# What guitar tuning would you recommend for my melody?



## Gargamel

Hi,

Normally I'd ask for help on Guitarforums.com, but the site is down. I made a melody which has three notes: c#, d#, b. (Using two chords: B and E).

This is impossible to play in standard tuning if you'd want to put the melody in the highest string. Which alternative tuning should I choose?


----------



## senza sordino

I don't have enough information for you. Only you know what kind of sound you want to create.

My first thought is standard tuning.

But then I thought of something unique: open G tuning with a capo at the third fret creating an open B tuning.


----------



## Gargamel

senza sordino said:


> I don't have enough information for you.
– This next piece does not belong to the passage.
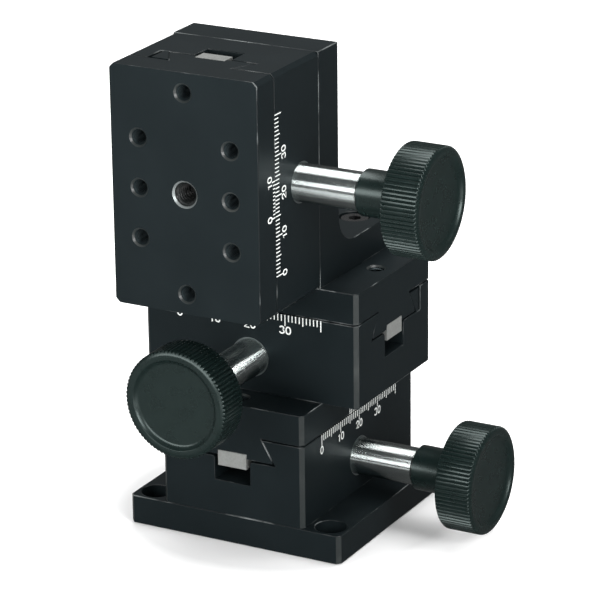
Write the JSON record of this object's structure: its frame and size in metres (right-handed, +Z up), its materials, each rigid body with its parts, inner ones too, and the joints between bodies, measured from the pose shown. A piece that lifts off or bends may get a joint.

Only you know what kind of sound you want to create.
> 
> My first thought is standard tuning.
> 
> But then I thought of something unique: open G tuning with a capo at the third fret creating an open B tuning.


I don't want to create any particular sound. I just want the melody (which is three notes; c#, d#, b) to be in the highest string when I play chords. You understand why it's impractical to play this melody (c#, d#, b) on the highest string in standard tuning, don't you? Because these three notes are extremely high-pitched when played on the high E string.


----------



## senza sordino

Gargamel said:


> I don't want to create any particular sound. I just want the melody (which is three notes; c#, d#, b) to be in the highest string when I play chords. You understand why it's impractical to play this melody (c#, d#, b) on the highest string in standard tuning, don't you? Because these three notes are extremely high-pitched when played on the high E string.


I do understand.


----------



## Gargamel

senza sordino said:


> I do understand.


Ok. I don't really know too much about alternate tunings and I haven't used a capo. It's a bummer that Guitarforums.com is down.


----------